WHAT YOU NEED TO DO :: Extract exactly those lines that lie between the start of the material and the line with "bent rays together.", including both boundary lines and no others.

--- start ---

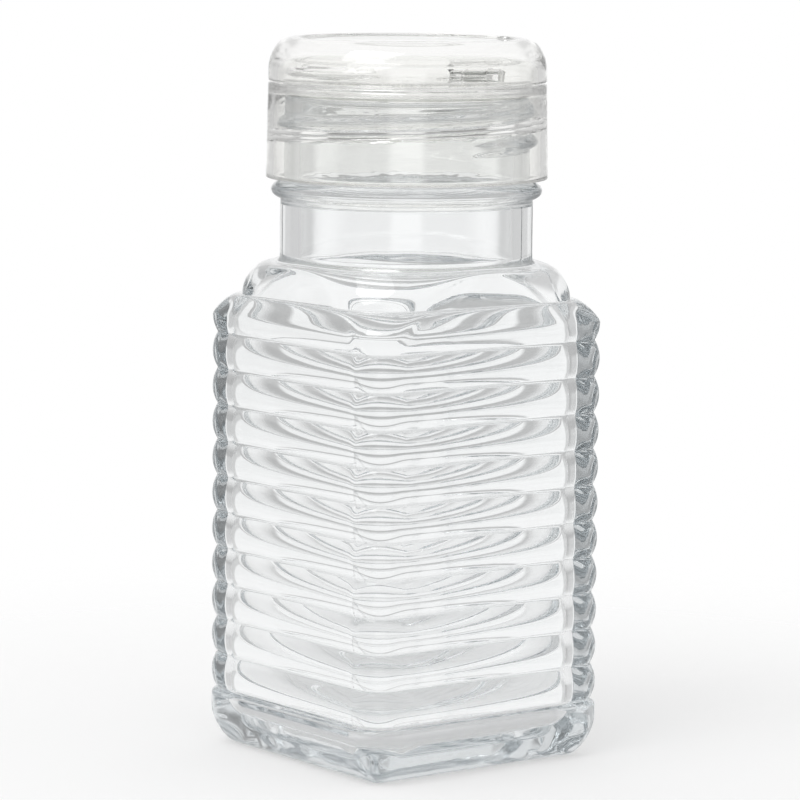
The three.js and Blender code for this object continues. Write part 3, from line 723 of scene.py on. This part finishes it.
# Drawn stainless steel wire: grey metal with fine lines along its length from the die, drawn
# 0.1 mm apart.
steel, tree = new_material("drawn_stainless_steel")
place = add(tree, "ShaderNodeTexCoord").outputs["Object"]
along = add(tree, "ShaderNodeMapping", {
    "Vector": place, "Rotation": (0, 0, -FRONT_TURN), "Scale": (0.05, 1, 1)}).outputs[0]
lines = add(tree, "ShaderNodeTexNoise", {"Vector": along, "Scale": 1 / (0.1 * MM), "Detail": 3.0})
tint = add(tree, "ShaderNodeMix", {
    "Factor": lines.outputs[0], "A": linear("#dcdddd"), "B": linear("#c4c6c7")}, data_type="RGBA")
bump = add(tree, "ShaderNodeBump", {"Strength": 1.0, "Distance": 0.004 * MM, "Height": lines.outputs[0]})
shader = add(tree, "ShaderNodeBsdfPrincipled", {
    "Base Color": tint.outputs["Result"], "Normal": bump.outputs[0], "Metallic": 1.0, "Roughness": 0.28})
add(tree, "ShaderNodeOutputMaterial", {"Surface": shader.outputs[0]})
pin.data.materials.append(steel)
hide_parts("hinge_pin")
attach(pin, "cap")


# Studio floor: matt white paper that fades into a white surround. It takes the jar's shadow. To
# the eye, and in what the glass mirrors and bends, a share of it (FLOOR_WHITE) is plain white.
FLOOR_RADIUS = 400 * MM
FLOOR_MIDDLE = 0.5 * MM
FLOOR_DROP = 0.1 * MM
FLOOR_RINGS = 24
FLOOR_COLUMNS = 96
FLOOR_WHITE = 0.45
FADE_START = 60 * MM
FADE_END = 170 * MM


def looking_rays(tree):
    """Two values of 0 or 1: camera rays alone, and camera, mirrored and bent rays together.

    The second is the larger of Is Camera Ray, Is Glossy Ray and Is Transmission Ray.
    """
    rays = add(tree, "ShaderNodeLightPath").outputs
    mirrored = add(tree, "ShaderNodeMath", {
        0: rays["Is Glossy Ray"], 1: rays["Is Transmission Ray"]}, operation="MAXIMUM").outputs[0]
    looking = add(tree, "ShaderNodeMath", {0: rays["Is Camera Ray"], 1: mirrored}, operation="MAXIMUM")
    return rays["Is Camera Ray"], looking.outputs[0]


radii = np.linspace(FLOOR_MIDDLE, FLOOR_RADIUS, FLOOR_RINGS)
turn = 2 * np.pi * share(FLOOR_COLUMNS)
floor_points = np.stack(np.broadcast_arrays(
    np.outer(radii, np.cos(turn)), np.outer(radii, np.sin(turn)), -FLOOR_DROP), axis=-1)
index = np.arange(FLOOR_RINGS * FLOOR_COLUMNS).reshape(FLOOR_RINGS, FLOOR_COLUMNS)
floor = new_object("floor", smooth_mesh(
    "floor", floor_points, ring_quads(index[::-1]) + [index[0].tolist()]))
paper, tree = new_material("matt_white_paper")
place = add(tree, "ShaderNodeTexCoord").outputs["Object"]
distance = add(tree, "ShaderNodeVectorMath", {0: place}, operation="LENGTH").outputs["Value"]
fade = add(tree, "ShaderNodeMapRange", {
    "Value": distance, "From Min": FADE_START, "From Max": FADE_END}, interpolation_type="SMOOTHSTEP")
matt = add(tree, "ShaderNodeBsdfDiffuse", {"Color": linear("#f0f0f0")})
camera_ray, looking = looking_rays(tree)
whitened = add(tree, "ShaderNodeMath", {0: looking, 1: FLOOR_WHITE}, operation="MULTIPLY")
white = add(tree, "ShaderNodeEmission", {"Color": linear("#ffffff"), "Strength": 1.0})
lit = add(tree, "ShaderNodeMixShader", {0: whitened.outputs[0], 1: matt.outputs[0], 2: white.outputs[0]})
gone = add(tree, "ShaderNodeBsdfTransparent")
shown = add(tree, "ShaderNodeMixShader", {0: fade.outputs[0], 1: lit.outputs[0], 2: gone.outputs[0]})
add(tree, "ShaderNodeOutputMaterial", {"Surface": shown.outputs[0]})
floor.data.materials.append(paper)

# Surround: white to the camera and plain even light to matt surfaces. The glass mirrors and
# bends a studio: white screens every quarter turn between grey walls that darken beyond the
# sides, a grey table below and a white ceiling above. Shades run from 0, black, to 1, white.
VIEW_DIRECTION = np.radians(52.742)
TABLE_END = np.radians(-11)
SCREEN_START = np.radians(-6)
CEILING_START = np.radians(12)
CEILING_FULL = np.radians(24)
SCREEN_HALF = np.radians(12)
SCREEN_FADE = np.radians(19)
SIDE_START = np.radians(60)
SIDE_FULL = np.radians(80)
TABLE_SHADE = 0.5
WALL_SHADE = 0.66
SIDE_SHADE = 0.3
EVEN_LIGHT = 0.9
world = bpy.data.worlds.new("studio")
bpy.context.scene.world = world
world.use_nodes = True
tree = world.node_tree
tree.nodes.clear()
direction = add(tree, "ShaderNodeTexCoord").outputs["Generated"]
ahead = add(tree, "ShaderNodeVectorRotate", {
    "Vector": direction, "Angle": -VIEW_DIRECTION}, rotation_type="Z_AXIS").outputs[0]
parts = add(tree, "ShaderNodeSeparateXYZ", {0: ahead}).outputs
azimuth = add(tree, "ShaderNodeMath", {0: parts["X"], 1: parts["Y"]}, operation="ARCTAN2").outputs[0]
folded = add(tree, "ShaderNodeMath", {0: azimuth, 1: np.pi / 4}, operation="PINGPONG").outputs[0]
aside = add(tree, "ShaderNodeMath", {0: azimuth, 1: np.pi}, operation="PINGPONG").outputs[0]
above_table = add(tree, "ShaderNodeMapRange", {
    "Value": parts["Z"], "From Min": np.sin(TABLE_END), "From Max": np.sin(SCREEN_START)},
    interpolation_type="SMOOTHSTEP").outputs[0]
sides = add(tree, "ShaderNodeMapRange", {
    "Value": aside, "From Min": SIDE_START, "From Max": SIDE_FULL,
    "To Min": WALL_SHADE, "To Max": SIDE_SHADE}, interpolation_type="SMOOTHSTEP").outputs[0]
wall = add(tree, "ShaderNodeMapRange", {
    "Value": parts["Z"], "From Min": np.sin(CEILING_START), "From Max": np.sin(CEILING_FULL),
    "To Min": sides, "To Max": 1.0}, interpolation_type="SMOOTHSTEP").outputs[0]
screen = add(tree, "ShaderNodeMapRange", {
    "Value": folded, "From Min": SCREEN_HALF, "From Max": SCREEN_FADE,
    "To Min": 1.0, "To Max": wall}, interpolation_type="SMOOTHSTEP").outputs[0]
shade = add(tree, "ShaderNodeMapRange", {
    "Value": above_table, "To Min": TABLE_SHADE, "To Max": screen}).outputs[0]
camera_ray, looking = looking_rays(tree)
seen_shade = add(tree, "ShaderNodeMath", {0: shade, 1: camera_ray}, operation="MAXIMUM").outputs[0]
backdrop = add(tree, "ShaderNodeBackground", {"Color": seen_shade, "Strength": 1.0})
even = add(tree, "ShaderNodeBackground", {"Color": linear("#ffffff"), "Strength": EVEN_LIGHT})
seen = add(tree, "ShaderNodeMixShader", {0: looking, 1: even.outputs[0], 2: backdrop.outputs[0]})
add(tree, "ShaderNodeOutputWorld", {"Surface": seen.outputs[0]})

# Lamp: one large soft box above and in front, for a gentle light on the matt floor.
LAMP_SIDE = 500 * MM
LAMP_PLACE = (100 * MM, -500 * MM, 700 * MM)
LAMP_TURN = np.radians((38, 0, 11))
LAMP_WATTS = 2.0
lamp_light = bpy.data.lights.new("soft_box", "AREA")
lamp_light.shape = "RECTANGLE"
lamp_light.size, lamp_light.size_y = LAMP_SIDE, LAMP_SIDE
lamp_light.energy = LAMP_WATTS
lamp = bpy.data.objects.new("soft_box", lamp_light)
lamp.location = LAMP_PLACE
lamp.rotation_euler = LAMP_TURN
bpy.context.scene.collection.objects.link(lamp)

# Camera: where the photograph was taken, looking a little down at a corner of the jar. Its place,
# tilt and lens were fitted to points of the photograph.
CAMERA_DISTANCE = 592.7 * MM
CAMERA_HEIGHT = 127.2 * MM
CAMERA_PITCH = np.radians(7.34)
CAMERA_YAW = np.radians(-0.065)
CAMERA_ROLL = np.radians(0.522)
CAMERA_SENSOR = 36
CAMERA_LENS = 186.93
camera_data = bpy.data.cameras.new("camera")
camera_data.sensor_width = CAMERA_SENSOR
camera_data.lens = CAMERA_LENS
camera = bpy.data.objects.new("camera", camera_data)
camera.matrix_world = (
    Matrix.Translation((
        CAMERA_DISTANCE * np.sin(VIEW_DIRECTION), -CAMERA_DISTANCE * np.cos(VIEW_DIRECTION), CAMERA_HEIGHT))
    @ Matrix.Rotation(VIEW_DIRECTION - CAMERA_YAW, 4, "Z")
    @ Matrix.Rotation(np.pi / 2 - CAMERA_PITCH, 4, "X")
    @ Matrix.Rotation(CAMERA_ROLL, 4, "Z"))
bpy.context.scene.collection.objects.link(camera)
bpy.context.scene.camera = camera

# Light passes many faces of glass and plastic before it comes out, so it may bend often.
CLEAR_BOUNCES = 64
bpy.context.scene.view_settings.view_transform = "Standard"
cycles = bpy.context.scene.cycles
cycles.max_bounces = CLEAR_BOUNCES
cycles.transmission_bounces = CLEAR_BOUNCES
cycles.glossy_bounces = CLEAR_BOUNCES
cycles.transparent_max_bounces = 16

--- end ---

FINAL RESULT ::
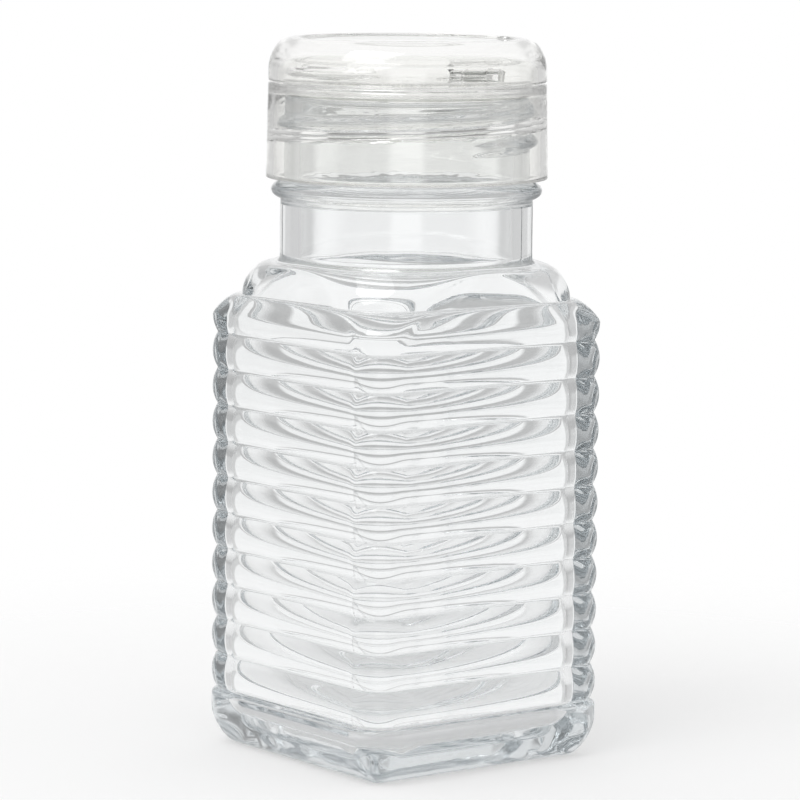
The three.js and Blender code for this object continues. Write part 3, from line 723 of scene.py on. This part finishes it.
# Drawn stainless steel wire: grey metal with fine lines along its length from the die, drawn
# 0.1 mm apart.
steel, tree = new_material("drawn_stainless_steel")
place = add(tree, "ShaderNodeTexCoord").outputs["Object"]
along = add(tree, "ShaderNodeMapping", {
    "Vector": place, "Rotation": (0, 0, -FRONT_TURN), "Scale": (0.05, 1, 1)}).outputs[0]
lines = add(tree, "ShaderNodeTexNoise", {"Vector": along, "Scale": 1 / (0.1 * MM), "Detail": 3.0})
tint = add(tree, "ShaderNodeMix", {
    "Factor": lines.outputs[0], "A": linear("#dcdddd"), "B": linear("#c4c6c7")}, data_type="RGBA")
bump = add(tree, "ShaderNodeBump", {"Strength": 1.0, "Distance": 0.004 * MM, "Height": lines.outputs[0]})
shader = add(tree, "ShaderNodeBsdfPrincipled", {
    "Base Color": tint.outputs["Result"], "Normal": bump.outputs[0], "Metallic": 1.0, "Roughness": 0.28})
add(tree, "ShaderNodeOutputMaterial", {"Surface": shader.outputs[0]})
pin.data.materials.append(steel)
hide_parts("hinge_pin")
attach(pin, "cap")


# Studio floor: matt white paper that fades into a white surround. It takes the jar's shadow. To
# the eye, and in what the glass mirrors and bends, a share of it (FLOOR_WHITE) is plain white.
FLOOR_RADIUS = 400 * MM
FLOOR_MIDDLE = 0.5 * MM
FLOOR_DROP = 0.1 * MM
FLOOR_RINGS = 24
FLOOR_COLUMNS = 96
FLOOR_WHITE = 0.45
FADE_START = 60 * MM
FADE_END = 170 * MM


def looking_rays(tree):
    """Two values of 0 or 1: camera rays alone, and camera, mirrored and bent rays together.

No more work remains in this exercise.